It was Courtney Love who first approached director Brett Morgen about making a documentary about her late husband, Nirvana frontman Kurt Cobain, in 2007. Love had been a fan of Morgen's documentary about super-producer Robert Evans, "The Kid Stays in the Picture," and had an archive of unseen ephemera and film footage of Cobain, who killed himself in 1994. Despite that, Morgen gave Frances Bean Cobain, Love and Cobain's daughter, the title of executive producer of "Montage of Heck," which comes out next year, according to Hollywood Reporter.
"At a certain point," Morgen told HR, "I started working more closely with [Frances Bean]. We agreed that because Courtney was a subject in the film, it would be best if she wasn't given editorial control."
Frances Bean Cobain had inherited a lot of Cobain's material herself, and during the making of the HBO-produced documentary, she and her mother had a public falling out that resulted in her securing a restraining order against Love in 2009. Their battles were often fought on Twitter, and included an incident in which Love accused Nirvana drummer Dave Grohl of hitting on Frances Bean, whom he'd known since she was a baby. It was a charge Frances Bean said was false, telling Rolling Stone, "Twitter should ban my mother." 2012 represented a detente of sorts between mother and daughter -- played out again on Twitter. Love tweeted a Christmas greeting to Frances Bean Cobain, who replied.

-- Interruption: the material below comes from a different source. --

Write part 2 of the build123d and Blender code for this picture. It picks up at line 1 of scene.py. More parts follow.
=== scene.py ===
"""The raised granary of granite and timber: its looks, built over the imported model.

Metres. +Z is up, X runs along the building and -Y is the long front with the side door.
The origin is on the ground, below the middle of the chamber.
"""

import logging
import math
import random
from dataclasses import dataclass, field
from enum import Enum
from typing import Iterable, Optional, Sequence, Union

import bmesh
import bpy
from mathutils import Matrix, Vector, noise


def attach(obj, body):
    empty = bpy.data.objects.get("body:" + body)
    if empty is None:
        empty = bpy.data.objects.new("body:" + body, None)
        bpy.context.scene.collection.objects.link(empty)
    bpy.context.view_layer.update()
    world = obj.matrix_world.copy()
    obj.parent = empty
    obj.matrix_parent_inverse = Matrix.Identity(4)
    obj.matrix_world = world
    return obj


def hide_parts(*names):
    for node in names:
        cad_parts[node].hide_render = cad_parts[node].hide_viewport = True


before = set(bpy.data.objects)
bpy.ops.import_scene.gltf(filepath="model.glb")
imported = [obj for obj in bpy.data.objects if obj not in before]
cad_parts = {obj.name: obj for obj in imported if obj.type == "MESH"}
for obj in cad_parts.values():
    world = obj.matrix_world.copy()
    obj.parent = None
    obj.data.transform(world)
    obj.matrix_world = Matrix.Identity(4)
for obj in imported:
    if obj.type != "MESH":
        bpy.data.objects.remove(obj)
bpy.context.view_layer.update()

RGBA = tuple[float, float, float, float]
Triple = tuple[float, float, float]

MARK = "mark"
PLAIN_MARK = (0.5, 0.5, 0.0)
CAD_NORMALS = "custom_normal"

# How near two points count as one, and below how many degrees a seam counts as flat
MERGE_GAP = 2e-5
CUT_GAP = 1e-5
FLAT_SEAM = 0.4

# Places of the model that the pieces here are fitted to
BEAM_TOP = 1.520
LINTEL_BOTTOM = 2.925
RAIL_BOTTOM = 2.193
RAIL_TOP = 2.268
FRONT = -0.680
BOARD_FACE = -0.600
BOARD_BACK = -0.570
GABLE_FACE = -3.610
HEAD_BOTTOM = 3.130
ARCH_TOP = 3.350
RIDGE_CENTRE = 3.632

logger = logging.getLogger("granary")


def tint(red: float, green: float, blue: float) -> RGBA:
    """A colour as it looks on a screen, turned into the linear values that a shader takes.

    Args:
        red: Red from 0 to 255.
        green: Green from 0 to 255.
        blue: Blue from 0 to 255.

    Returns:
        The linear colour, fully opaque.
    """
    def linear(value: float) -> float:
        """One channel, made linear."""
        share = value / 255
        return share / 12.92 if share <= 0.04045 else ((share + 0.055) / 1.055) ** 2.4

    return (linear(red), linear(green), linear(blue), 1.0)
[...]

Although Morgen cleared rights with both Cobain's mother, Wendy Cobain, and Geffen Records/Universal Music Goup as well, it is only Frances Bean Cobain who got the title of executive producer.
Morgen is unsure if Love, who has not seen the movie, according to HR, will attend the documentary's premiere at Sundance in January. But he does continue to acknowledge her. He told Hollywood Reporter, "She gave me the keys to this kingdom and final cut of the film."